As a key technology partner in the programme, BAE has provided a number of systems as well as software to the F-35 Lightning II. This includes important flight control software, a number of crucial electronic warfare systems, active interceptor systems as well as the building of many structural components for the aircraft such as both horizontal tails as well as the aft fuselage, or pretty much the rear section of the aircraft. 

Estimates put BAE contribution at around 15% towards each F35 Lightning II that is built. In fact, the programme has generated over £1 billion to the UK economy while creating 25 000 jobs. It will continue to do so in the future, both in terms of aircraft built and the maintenance needed to keep them in flying condition worldwide.

Eurofighter Typhoon

Euro Fighter Typhoon

The Eurofighter Typhoon is a cutting-edge fourth generation multi-role fighter operated by a number of air forces throughout Europe.

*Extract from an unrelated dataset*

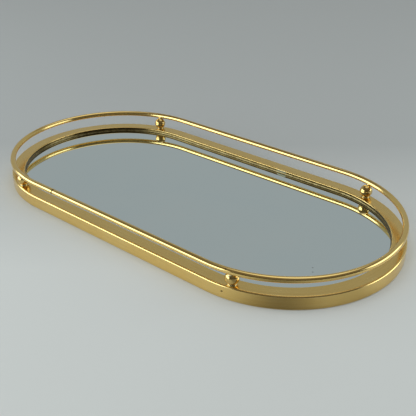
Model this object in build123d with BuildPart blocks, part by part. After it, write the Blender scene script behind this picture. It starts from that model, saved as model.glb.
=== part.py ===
from build123d import *
from math import copysign, cos, radians, sin
import os

# Pill-shaped mirrored vanity tray. Millimetres, +Z up, long side along X.
# Origin: centre of the tray on the surface it stands on.

# Frame: nearly square brass tube bent into a stadium (two straights, two half circles)
TRAY_LENGTH = 360.0
TRAY_WIDTH = 180.0
TUBE_SIDE = 11.0
TUBE_HEIGHT = 10.5
TUBE_WALL = 1.2
TUBE_CORNER = 1.0
TUBE_INNER_CORNER = 0.4
VENT_RADIUS = 1.0
VENT_X = 60.0

# Support ledge, backing board, back cover and mirror, stacked inside the frame
LEDGE_BOTTOM = 1.3
LEDGE_THICKNESS = 1.0
LEDGE_WIDTH = 7.0
BOARD_THICKNESS = 2.0
COVER_CLEARANCE = 0.5
GLASS_THICKNESS = 3.0
GLASS_CLEARANCE = 0.3
GLASS_ARRIS = 0.3

# Gallery rail: round rod bent into a slightly wider stadium above the frame
RAIL_RADIUS = 2.25
RAIL_HEIGHT = 22.0
RAIL_HALF_STRAIGHT = 88.6
RAIL_BEND_RADIUS = 88.6

# Four ball spacers, a little way round each half circle from its tangent point.
# The front right one was set nearer to the tangent point than the others.
BALL_RADIUS = 5.0
BALL_SEAT_SINK = 0.2
BALL_BEND_RADIUS = 85.4
BALL_ANGLE = 16.1
FRONT_RIGHT_ANGLE = 12.0

# Stud from the frame's top wall into each ball, and peg from each ball into the rail
STUD_RADIUS = 1.5
STUD_IN_BALL = 3.0
PEG_RADIUS = 1.4
PEG_IN_BALL = 2.5
PEG_IN_RAIL = 1.2
BORE_END_SPACE = 0.2

# Worked-out sizes
END_RADIUS = TRAY_WIDTH / 2
HALF_STRAIGHT = TRAY_LENGTH / 2 - END_RADIUS
TUBE_BEND_RADIUS = END_RADIUS - TUBE_SIDE / 2
WELL_RADIUS = END_RADIUS - TUBE_SIDE
LEDGE_TOP = LEDGE_BOTTOM + LEDGE_THICKNESS
BOARD_TOP = LEDGE_TOP + BOARD_THICKNESS
BALL_Z = TUBE_HEIGHT + BALL_RADIUS - BALL_SEAT_SINK
PEG_START = BALL_RADIUS - PEG_IN_BALL


def ball_centre(sign_x, sign_y, angle):
    """Centre of a ball that sits the given angle past its half circle's tangent point."""
    x = HALF_STRAIGHT + BALL_BEND_RADIUS * sin(radians(angle))
    y = BALL_BEND_RADIUS * cos(radians(angle))
    return Vector(sign_x * x, sign_y * y, BALL_Z)


# Corner name: centre of its ball
CORNERS = {
    "back_left": ball_centre(-1, 1, BALL_ANGLE),
    "back_right": ball_centre(1, 1, BALL_ANGLE),
    "front_right": ball_centre(1, -1, FRONT_RIGHT_ANGLE),
    "front_left": ball_centre(-1, -1, BALL_ANGLE),
}


def stadium_path(half_straight, bend_radius, height):
    """Closed centreline of two straights and two half circles, starting on the back straight."""
    right = half_straight + bend_radius
    with BuildLine(Plane.XY.offset(height)) as path:
        Line((0, bend_radius), (half_straight, bend_radius))
        ThreePointArc((half_straight, bend_radius), (right, 0), (half_straight, -bend_radius))
        Line((half_straight, -bend_radius), (-half_straight, -bend_radius))
        ThreePointArc((-half_straight, -bend_radius), (-right, 0), (-half_straight, bend_radius))
        Line((-half_straight, bend_radius), (0, bend_radius))
    return path.wire()


def stadium_plate(radius, bottom, thickness):
    """Flat plate with the outline of the tray, its half circles of the given radius."""
    with BuildPart() as plate:
        with BuildSketch(Plane.XY.offset(bottom)):
            SlotCenterToCenter(2 * HALF_STRAIGHT, 2 * radius)
        extrude(amount=thickness)
    return plate


def section_plane(bend_radius, height):
    """Plane across a ring's section at the middle of the back straight."""
    return Plane(origin=(0, bend_radius, height), x_dir=(0, 1, 0), z_dir=(1, 0, 0))


def peg_line(centre):
    """Vector from a ball's centre to the nearest point of the rail's centreline."""
    bend_centre = Vector(copysign(RAIL_HALF_STRAIGHT, centre.X), 0, RAIL_HEIGHT)
    outward = Vector(centre.X - bend_centre.X, centre.Y, 0).normalized()
    return bend_centre + outward * RAIL_BEND_RADIUS - centre


def peg_plane(centre):
    """Plane at a ball's centre, its normal along the peg towards the rail."""
    return Plane(origin=centre, z_dir=peg_line(centre))


def peg_end(centre):
    """Distance from a ball's centre to the end of its peg, inside the rail."""
    return peg_line(centre).length - RAIL_RADIUS + PEG_IN_RAIL


def save(piece, name):
    """Label a finished piece and write it as its own STEP file."""
    piece.part.label = name
    export_step(piece.part, f"parts/{name}.step")


os.makedirs("parts", exist_ok=True)

# Base frame: hollow tube ring, drilled from above for the studs and below for two vents
with BuildPart() as base_frame:
    with BuildSketch(section_plane(TUBE_BEND_RADIUS, TUBE_HEIGHT / 2)):
        RectangleRounded(TUBE_SIDE, TUBE_HEIGHT, TUBE_CORNER)
        RectangleRounded(
            TUBE_SIDE - 2 * TUBE_WALL, TUBE_HEIGHT - 2 * TUBE_WALL, TUBE_INNER_CORNER, mode=Mode.SUBTRACT
        )
    sweep(path=stadium_path(HALF_STRAIGHT, TUBE_BEND_RADIUS, TUBE_HEIGHT / 2))
    with BuildSketch(Plane.XY.offset(TUBE_HEIGHT)):
        for centre in CORNERS.values():
            with Locations((centre.X, centre.Y)):
                Circle(STUD_RADIUS)
    extrude(amount=-TUBE_WALL, mode=Mode.SUBTRACT)
    with BuildSketch(Plane.XY):
        with Locations((-VENT_X, TUBE_BEND_RADIUS), (VENT_X, -TUBE_BEND_RADIUS)):
            Circle(VENT_RADIUS)
    extrude(amount=TUBE_WALL, mode=Mode.SUBTRACT)
save(base_frame, "base_frame")

# Support ledge: flat strip ring soldered round the inside of the frame
with BuildPart() as support_ledge:
    with BuildSketch(Plane.XY.offset(LEDGE_BOTTOM)):
        SlotCenterToCenter(2 * HALF_STRAIGHT, 2 * WELL_RADIUS)
        SlotCenterToCenter(2 * HALF_STRAIGHT, 2 * (WELL_RADIUS - LEDGE_WIDTH), mode=Mode.SUBTRACT)
    extrude(amount=LEDGE_THICKNESS)
save(support_ledge, "support_ledge")

# Back cover: cloth glued under the board, inside the ledge
cover_radius = WELL_RADIUS - LEDGE_WIDTH - COVER_CLEARANCE
back_cover = stadium_plate(cover_radius, LEDGE_BOTTOM, LEDGE_THICKNESS)
save(back_cover, "back_cover")

# Backing board: rests on the ledge and carries the glass
backing_board = stadium_plate(WELL_RADIUS - GLASS_CLEARANCE, LEDGE_TOP, BOARD_THICKNESS)
save(backing_board, "backing_board")

# Mirror glass: dropped in from above, its edges ground to a small arris
with BuildPart() as mirror_glass:
    with BuildSketch(Plane.XY.offset(BOARD_TOP)):
        SlotCenterToCenter(2 * HALF_STRAIGHT, 2 * (WELL_RADIUS - GLASS_CLEARANCE))
    extrude(amount=GLASS_THICKNESS)
    chamfer(mirror_glass.faces().sort_by(Axis.Z)[-1].edges(), GLASS_ARRIS)
    chamfer(mirror_glass.faces().sort_by(Axis.Z)[0].edges(), GLASS_ARRIS)
save(mirror_glass, "mirror_glass")

# Gallery rail: round rod ring with a blind hole for each peg
with BuildPart() as gallery_rail:
    with BuildSketch(section_plane(RAIL_BEND_RADIUS, RAIL_HEIGHT)):
        Circle(RAIL_RADIUS)
    sweep(path=stadium_path(RAIL_HALF_STRAIGHT, RAIL_BEND_RADIUS, RAIL_HEIGHT))
    for centre in CORNERS.values():
        with BuildSketch(peg_plane(centre).offset(peg_end(centre))):
            Circle(PEG_RADIUS)
        extrude(amount=-(PEG_IN_RAIL + RAIL_RADIUS / 2), mode=Mode.SUBTRACT)
save(gallery_rail, "gallery_rail")

# Ball spacers, each with its stud below and its peg above
for corner, centre in CORNERS.items():
    with BuildPart() as ball:
        with Locations(centre):
            Sphere(BALL_RADIUS)
        split(bisect_by=Plane.XY.offset(TUBE_HEIGHT), keep=Keep.TOP)
        with BuildSketch(Plane.XY.offset(TUBE_HEIGHT)):
            with Locations((centre.X, centre.Y)):
                Circle(STUD_RADIUS)
        extrude(amount=STUD_IN_BALL, mode=Mode.SUBTRACT)
        with BuildSketch(peg_plane(centre).offset(PEG_START)):
            Circle(PEG_RADIUS)
        extrude(amount=BALL_RADIUS, mode=Mode.SUBTRACT)
    save(ball, f"ball_spacer_{corner}")

    with BuildPart() as stud:
        with BuildSketch(Plane.XY.offset(TUBE_HEIGHT - TUBE_WALL)):
            with Locations((centre.X, centre.Y)):
                Circle(STUD_RADIUS)
        extrude(amount=TUBE_WALL + STUD_IN_BALL - BORE_END_SPACE)
    save(stud, f"stud_{corner}")

    with BuildPart() as peg:
        with BuildSketch(peg_plane(centre).offset(PEG_START + BORE_END_SPACE)):
            Circle(PEG_RADIUS)
        extrude(amount=peg_end(centre) - PEG_START - BORE_END_SPACE)
    save(peg, f"rail_peg_{corner}")
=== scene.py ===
import bpy
import math
from mathutils import Matrix, Vector


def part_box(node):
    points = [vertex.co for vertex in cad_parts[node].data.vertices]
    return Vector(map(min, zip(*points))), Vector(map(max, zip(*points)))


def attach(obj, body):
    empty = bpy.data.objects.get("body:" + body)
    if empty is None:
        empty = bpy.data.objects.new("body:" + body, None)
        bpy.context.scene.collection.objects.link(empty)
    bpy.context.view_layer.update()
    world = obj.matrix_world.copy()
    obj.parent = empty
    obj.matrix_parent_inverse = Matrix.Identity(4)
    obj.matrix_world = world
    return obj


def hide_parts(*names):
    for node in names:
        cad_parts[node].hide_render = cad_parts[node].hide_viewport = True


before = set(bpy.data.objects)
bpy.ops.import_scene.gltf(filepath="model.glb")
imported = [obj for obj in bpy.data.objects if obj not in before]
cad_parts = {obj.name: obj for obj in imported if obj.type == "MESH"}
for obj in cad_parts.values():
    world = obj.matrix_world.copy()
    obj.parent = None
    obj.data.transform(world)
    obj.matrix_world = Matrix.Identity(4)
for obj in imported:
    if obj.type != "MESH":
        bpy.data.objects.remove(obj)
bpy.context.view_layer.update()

MM = 0.001
CORNERS = ("back_left", "back_right", "front_right", "front_left")

# ---------------------------------------------------------------- sizes, from the CAD nodes
_, frame_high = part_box("base_frame")
rail_low, rail_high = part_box("gallery_rail")
glass_low, glass_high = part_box("mirror_glass")

FRAME_TOP = frame_high.z
END_RADIUS = frame_high.y
HALF_STRAIGHT = frame_high.x - frame_high.y
WELL_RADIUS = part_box("support_ledge")[1].y
TUBE_WIDTH = END_RADIUS - WELL_RADIUS
TUBE_BEND_RADIUS = END_RADIUS - TUBE_WIDTH / 2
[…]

BAE Systems are particularly involved in the construction of the aircraft as well as many of the systems and software used on it.  These include the aft fuselage (stage 1), vertical stabiliser, canards, inboard flaperons, forward fuselage cockpit assembly as well as the E-scan radar systems.

BAE also designed and produced the Striker Helmet system used by Typhoon pilots. This features a ‘Helmet Mounted Symbology System’. This effectively lets a pilot see right through the body of the aircraft, giving him unequal views, vital during combat. It also allows him to look at multiple targets and lock onto each of them in a prioritized manner. Effectively, this means that wherever a pilot looks and spots a threat, he can then send a weapon towards it. This rules out the need for constant manoeuvring.

BAE estimates that the Typhoon programme will bring in about £2.7 billion revenue in terms of construction, sales and maintenance of the aircraft. This will increase as new systems are introduced and installed on current machines as they are upgraded.